Por Arturo Zárate Ruiz

No pocos pensadores consideran las emociones como ajenas a la razón y como instrumento de manipulación.  Aun el ilustre y piadoso matemático Blas Pascal señalaba que «los hombres se gobiernan más por el capricho [o emociones] que por la razón».  Algunos filósofos de la tradición empírica advierten que ocurre así porque pasiones “innobles”, “corporales”, afectan al oyente, pasiones de las que se valen los déspotas para manipular y esclavizar a los hombres.  Algunos psicólogos modernos identifican, entre otros medios específicos, el atizar el miedo, el fomentar el sentimiento de culpa y los despliegues de afecto como formas de manipulación.

Pero las emociones no son necesariamente malas ni opuestas a la razón.

Santo Tomás de Aquino describe las emociones como parte de la naturaleza humana.
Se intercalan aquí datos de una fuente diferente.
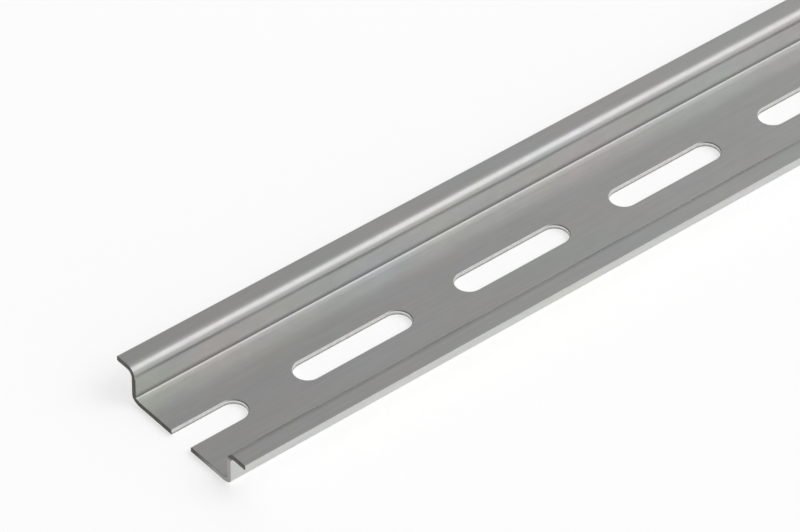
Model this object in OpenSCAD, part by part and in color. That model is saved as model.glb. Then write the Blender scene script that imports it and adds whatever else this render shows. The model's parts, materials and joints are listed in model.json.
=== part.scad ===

Impulsan a la voluntad a que actúe según le dicta la razón.  Las explica y las resume en dos básicas: el amor por el bien y la aversión por el mal.  Tan humanas son que Jesús ha querido dejar en claro que nos ama —por si desapercibimos su Cruz— a través de la devoción a su Sagrado Corazón, que arde por la salvación de nuestras almas.

El miedo no es lo más recomendable para tomar decisiones porque suele paralizar a quienes lo sufren—dice Aristóteles—, pero es también un instinto que puso Dios en nuestra naturaleza para evitar animales ponzoñosos como las víboras y las arañas.  Sin ese impulso, no los advertiríamos y nos podrían matar.  Sin sentimiento de nuestras culpas corremos el peligro de jamás arrepentirnos, tan así que el diablo las adormece para atraparnos.  Malo sería que los esposos no se expresaran el uno al otro su amor; es más, que no manifestemos nuestro amor al prójimo con nuestras obras de misericordia.  Bien notó el papa Benedicto XVI, en Deus Caritas Est, que la Iglesia no es mera organización que atienda impersonalmente los problemas de las personas.  Siempre lo debe hacer con verdadera caridad, con un amor personal, como la Madre Teresa.

Aun así, las emociones no siempre son buenas.  Hay algunas siempre malas, como el racismo y el resentimiento porque implican el odio hacia algún prójimo.  Por ello es inadmisible el odio al pecador, no así el odio al pecado, que nos debe repugnar siempre.  Es excelente que tu esposa te exprese, y tú le expreses, amor; no así si ese amor, tan físico, es entre adúlteros.    Es bueno que te interese obtener el pago justo por tu trabajo, pero no a punto de amar ese pago, ese dinero, más que a Dios.  A Dios, además de amarlo sobre todas las cosas, le debes agradecer tus talentos y tus oportunidades de ganar una paga justa. En breve, las emociones son buenas si se ordenan bien, no si son pasiones desordenadas.

Estas últimas abundan cuando un católico se deja seducir por las sectas, por ejemplo, no pocos renegados del catolicismo se unen a una secta porque, dicen, allí sí les ponen atención, allí sí los aman y tratan de manera personal.  Y algunos agregan que los católicos que han conocido son gente muy mala.  Supongamos que la descripción de su experiencia sea real.  De hecho, se dan entre nosotros los engreídos que no saludan ni a su madre. Es más, al menos al inicio de la Misa, no nos queda sino aceptar que somos pecadores: «Yo pecador…» (Nosotros sí lo reconocemos).  Aceptemos, en cualquier caso, nuestras culpas y pidámosle a ese renegado perdón, y sobre todo a Dios por dar mal testimonio de Él.

Supongamos además que los de la secta son sin ninguna duda amabilísimos.  Aun así, Cristo dice de los fariseos (podría ser de nosotros, los malos católicos) algo que los renegados deben considerar con cuidado: «Hagan y cumplan todo lo que ellos dicen, pero no los imiten, porque ellos enseñan y no practican».  Por más malos que seamos, nosotros los católicos confesamos la fe verdadera, y por verdadera los renegados deben abrazarla.

Aristóteles afirmó: «Soy amigo de Platón, pero más de la verdad». Está bien que nos conmuevan las muestras de amor de los que sí se nos acercan, pero más debemos amar la verdadera fe, la que resguarda la Iglesia.  No nos dejemos llevar, pues, por pasiones desordenadas.  Lo son las de las sectas cuando nos seducen con muchas sonrisas.